Another Google service, Google Drive, also got some updates. Google Drive for iOS was released. After being released just ten weeks ago, the service now has ten million users. The service also launched for Chrome OS. Finally, the Android version of Google Drive has been updated with several new enhancements. The changes iclude being able to quickly find files that have recently been opened, edited, or shared with you, uploading and downloading all file types to and from Google Drive, selecting contacts to share easier, faster folder navigation, and the ability to choose text alignment in the documents editor.
Speaking of Chrome OS, Chromebooks and Chromebox are coming to 100 Best Buy stores in the United States and Dixon’s stores in the United Kingdom. You can find where you get one on Google’s website here.
Next up is Google Compute Engine, a rival against Amazon and Microsoft’s cloud-computing services. The Infastructure platform allows any sized business with large computing requirememts to run applications on Google’s data centre servers. It has already been beta tested with consumers. Compute Engine provides 50 percent more computing per dollar than its competition.
This concludes day two of Google I/O 2012. The full keynote video is embedded below.
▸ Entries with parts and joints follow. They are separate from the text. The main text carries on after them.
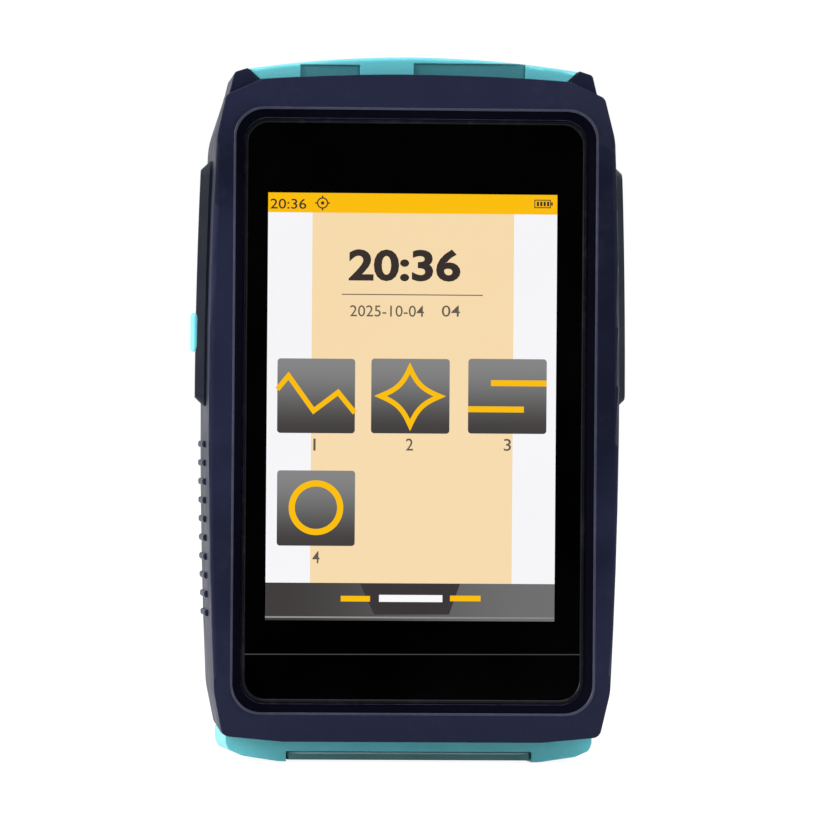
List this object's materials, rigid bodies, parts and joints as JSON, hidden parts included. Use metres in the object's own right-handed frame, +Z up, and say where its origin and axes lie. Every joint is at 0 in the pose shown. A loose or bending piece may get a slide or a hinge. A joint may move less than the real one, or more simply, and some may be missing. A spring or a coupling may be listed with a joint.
{
  "type": "optical time domain reflectometer",
  "caption": "Handheld touch screen fibre tester, navy housing with a black glass front, teal hinged port cover, side button and foot.",
  "frame": {"origin": "on the floor plane below the middle of the housing, which stands on its foot", "axes": "+Z up, -Y out of the screen, +X to the right of someone who looks at the screen"},
  "size_m": [0.0741, 0.034, 0.1203],
  "materials": {
    "navy_shell": "fine satin",
    "navy_rubber": "soft touch",
    "seal_rubber": "matt",
    "ring": "satin",
    "black_glass": "polished, printed black behind",
    "adhesive": "matt",
    "display": "polished",
    "carrier": "matt",
    "teal_plastic": "satin",
    "teal_rubber": "matt",
    "panel_black": "matt",
    "adapter_metal": "nickel plated",
    "ceramic": "polished",
    "steel": "plain",
    "gold_can": "plated",
    "board_green": "solder mask",
    "black_plastic": "matt",
    "module_metal": "bead blasted",
    "fibre": "buffered",
    "battery": "wrapped",
    "foam": "foam"
  },
  "bodies": {
    "housing": {"front_shell": "navy_shell", "rear_shell": "navy_shell", "left_side_grip": "navy_rubber", "right_side_grip": "navy_rubber", "shell_seal": "seal_rubber", "bezel_ring": "ring", "touch_glass": "black_glass", "glass_adhesive": "adhesive", "lcd_panel": "display", "lcd_carrier": "carrier", "bottom_cap": "teal_plastic", "port_panel": "panel_black", "otdr_adapter": "adapter_metal", "power_meter_adapter": "adapter_metal", "fault_locator_port": "adapter_metal", "otdr_sleeve": "ceramic", "power_meter_sleeve": "ceramic", "fault_locator_sleeve": "ceramic", "shell_screws": "steel", "panel_screws": "steel", "adapter_screws": "steel", "io_screws": "steel", "board_screws": "steel", "cover_hinge_pin": "steel", "flap_hinge_pin": "steel", "usb_c_socket": "steel", "memory_card_socket": "steel", "board_shields": "steel", "power_detector": "gold_can", "fault_laser": "gold_can", "main_board": "board_green", "io_board": "board_green", "switch_board": "board_green", "power_switch": "black_plastic", "beeper": "black_plastic", "fibre_tray": "black_plastic", "otdr_module": "module_metal", "fibre_coil": "fibre", "otdr_pigtail": "fibre", "battery_pack": "battery", "battery_pads": "foam"},
    "power_button": {"power_button": "teal_plastic"},
    "top_cover": {"top_port_cover": "teal_plastic"},
    "foot_flap": {"charge_port_flap": "teal_rubber"}
  },
  "joints": [
    {"name": "power_button_press", "type": "slide", "parent": "housing", "child": "power_button", "axis": [1, 0, 0], "range_m": [0, 0.0006], "stiffness_N_per_m": 1500},
    {"name": "top_cover_hinge", "type": "hinge", "parent": "housing", "child": "top_cover", "pos_m": [0, 0.014, 0.1166], "axis": [-1, 0, 0], "range_deg": [0, 150]},
    {"name": "bottom_flap_hinge", "type": "hinge", "parent": "housing", "child": "foot_flap", "pos_m": [0, 0.0085, 0.00115], "axis": [1, 0, 0], "range_deg": [0, 95]}
  ]
}
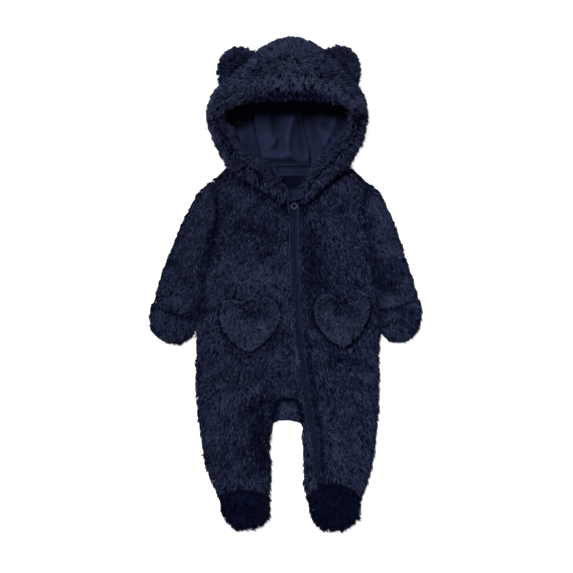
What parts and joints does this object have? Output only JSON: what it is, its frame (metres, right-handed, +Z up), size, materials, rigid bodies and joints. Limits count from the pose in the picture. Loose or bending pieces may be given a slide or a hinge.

On to the smaller day three goodies. There isn’t a whole lot worth mentioning aside from a few odds and ends.
The first thing is a ‘Save to Wallet’ API. Initially rolling out to partners, this new feature will allow consumers to save coupons and deals or even load a payment cards directly from a merchant’s website to Google Wallet.
The second highlight of day three is mobile application analytics. You can read more about this on the official Google blog. There are three main focus points.
- Acquisition and user metrics such as downloads and new users
- Engagement metrics such as retention, crashes and conversions
- Outcome metrics such as app sales and in-app purchases
This concludes the Google I/O 2012 roundup!